Labour board to rule on legality of Ontario education strike as hearing ends

OLRB chair hopes to reach a decision by today

By Nicole Thompson in Toronto

A “frenzied and sleep-deprived” Ontario Labour Relations Board hearing to determine the legality of a strike by education workers stretched into a third and final day on Sunday, with a government lawyer arguing it doesn’t matter whether the contract that now binds 55,000 employees was negotiated with their input or imposed upon them.

Ferina Murji said strikes are prohibited in the midst of any contract, not just one that was ratified by union membership.

“A collective agreement is a collective agreement is a collective agreement,” she said.

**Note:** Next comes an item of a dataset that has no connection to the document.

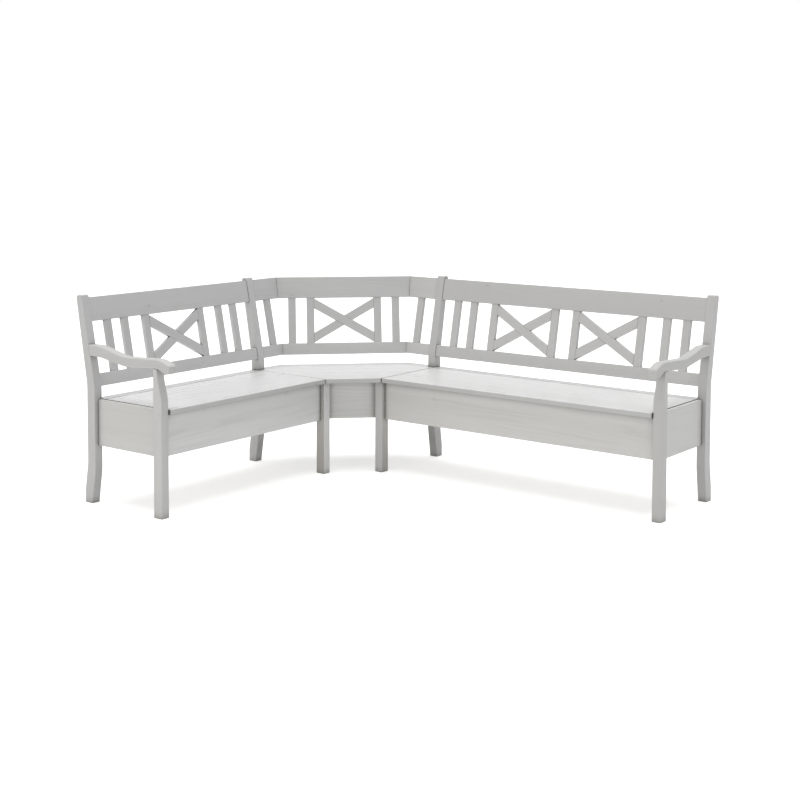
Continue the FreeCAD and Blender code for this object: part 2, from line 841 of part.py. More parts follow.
def wing_back(wing):
    """Make a wing's back: two rails, a pair of slats at each end and crosses between."""
    outer = "%s_post_start" % wing
    crosses = 2 if wing == "long" else 1
    for label, foot, width in (("top", "top_rail_foot", "top_rail_width"),
                               ("lower", "lower_rail_rise", "lower_rail_width")):
        name = "%s_%s_rail" % (wing, label)
        keep(rail(name, wing, "junction_face", outer, foot, width), name)
    slats = []
    spot = "%s - %s_outer_gap" % (outer, wing)
    for number in (1, 2):
        spot += " - slat_width"
        slats.append(slat("%s_slat_%d" % (wing, number), wing, spot))
        spot += " - slat_pair_gap" if number == 1 else " - slat_cross_gap"
    groups = {"stiles": [], "rising": [], "falling": []}
    width = wing + "_cross_width"
    for number in range(1, crosses + 1):
        spot += " - " + width
        add_cross(groups, "%s_cross_%d" % (wing, number), wing, spot, width)
        spot += " - cross_middle_gap" if number < crosses else " - slat_cross_gap"
    for number in (3, 4):
        spot += " - slat_width"
        slats.append(slat("%s_slat_%d" % (wing, number), wing, spot))
        spot += " - slat_pair_gap"
    keep_group(wing + "_slats", slats)
    keep_crosses(wing, groups)


for wing in SIDE_WINGS:
    wing_back(wing)


# Corner
def facet_outline(wing, front, rear):
    """Outline one facet of the corner in plan, between two distances from its rear plane.

    Neighbouring facets meet on a mitre that halves the 45 degrees between them.
    """
    if wing == "middle":
        near = "(middle_offset - mitre_slope * (%s))" % front
        far = "(middle_offset - mitre_slope * (%s))" % rear
        return [("-" + near, "-(%s)" % front), (near, "-(%s)" % front),
                (far, "-(%s)" % rear), ("-" + far, "-(%s)" % rear)]
    side = WINGS[wing]["side"]
    near = "%d * (mitre_start + mitre_slope * (%s))" % (side, front)
    far = "%d * (mitre_start + mitre_slope * (%s))" % (side, rear)
    post = "%d * junction_post_start" % side
    return [(near, "-(%s)" % front), (post, "-(%s)" % front),
            (post, "-(%s)" % rear), (far, "-(%s)" % rear)]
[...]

Murji made the comments on the third day of arguments before the board after thousands of workers walked off the job on Friday in protest of government legislation that imposed a contract on them and took away their right to strike.

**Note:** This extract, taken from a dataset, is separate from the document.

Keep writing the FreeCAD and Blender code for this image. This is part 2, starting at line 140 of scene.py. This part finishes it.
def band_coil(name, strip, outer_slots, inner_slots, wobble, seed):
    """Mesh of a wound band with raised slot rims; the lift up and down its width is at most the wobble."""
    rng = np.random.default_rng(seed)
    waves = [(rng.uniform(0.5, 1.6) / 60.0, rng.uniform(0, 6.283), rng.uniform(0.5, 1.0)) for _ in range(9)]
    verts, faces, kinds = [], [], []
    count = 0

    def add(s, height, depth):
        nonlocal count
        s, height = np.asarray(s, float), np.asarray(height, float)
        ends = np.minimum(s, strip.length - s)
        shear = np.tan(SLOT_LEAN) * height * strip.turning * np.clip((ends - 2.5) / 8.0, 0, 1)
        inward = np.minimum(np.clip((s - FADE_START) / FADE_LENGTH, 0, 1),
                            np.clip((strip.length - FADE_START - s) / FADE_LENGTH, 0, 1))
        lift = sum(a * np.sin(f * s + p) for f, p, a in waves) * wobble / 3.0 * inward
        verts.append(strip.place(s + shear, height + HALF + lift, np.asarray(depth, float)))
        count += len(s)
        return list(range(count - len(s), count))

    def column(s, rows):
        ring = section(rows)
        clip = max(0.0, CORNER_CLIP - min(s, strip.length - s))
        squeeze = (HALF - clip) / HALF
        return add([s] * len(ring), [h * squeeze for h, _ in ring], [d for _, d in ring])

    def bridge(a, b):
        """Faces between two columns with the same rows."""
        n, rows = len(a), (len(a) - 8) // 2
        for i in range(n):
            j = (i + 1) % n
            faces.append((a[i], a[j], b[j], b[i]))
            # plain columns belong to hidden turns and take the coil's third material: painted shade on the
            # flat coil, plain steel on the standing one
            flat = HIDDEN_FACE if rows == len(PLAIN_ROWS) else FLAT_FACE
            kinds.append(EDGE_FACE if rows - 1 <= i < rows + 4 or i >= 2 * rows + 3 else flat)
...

The government is seeking a ruling that their walkout is illegal, while the Canadian Union of Public Employees — which represents education workers — contends the job action is a form of legitimate political protest.

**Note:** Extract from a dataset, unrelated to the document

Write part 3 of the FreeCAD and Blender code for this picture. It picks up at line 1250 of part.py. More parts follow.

The strike closed numerous schools across the province Friday, with even more set to shut on Monday should the work stoppage continue.

“With 55,000 people not attending schools across the province, that means millions of students and their parents are left with nowhere to go, are left not learning, not getting the education that the Education Act ensures they will get,” Murji said, stressing the importance of the board’s intervention.

Board Chair Brian O’Byrne heard arguments over the course of 16 hours on Saturday, with the hearing stretching into early Sunday morning, before resuming just hours later, at 7 a.m.

As Day 3 of the hearing got underway, O’Byrne noted the “frenzied and sleep-deprived context of the hearings,” which wrapped up on Sunday afternoon.

He said he’d work to come to a decision as quickly as possible.

“I honestly cannot tell you when I will get you a bottom line,” O’Byrne said. “I’m going to try and do it by today. Hopefully I’ll succeed.”

Earlier in the proceedings, CUPE’s lawyer argued that an imposed contract should not be treated the same way as one that was negotiated through collective bargaining.

“I do accept that Bill 28 is in writing. But it is not a voluntarily negotiated agreement,” Steven Barrett said on Saturday.

“It is deemed to be a collective agreement under Section 5 … but to call this a mid-contract withdrawal of services, as if this was a collective agreement freely negotiated, is a fundamental absurdity.”

Barrett told O’Byrne that should he deem the strike legal, the job action could continue until the government repeals its new legislation or until the union and government negotiate its end.

The province’s new law has set fines for violating the ban on strikes of up to $4,000 per employee per day — which could amount to $220 million for all 55,000 workers — and up to $500,000 per day for the union.

CUPE has said it will fight the fines, but will also pay them if it has to.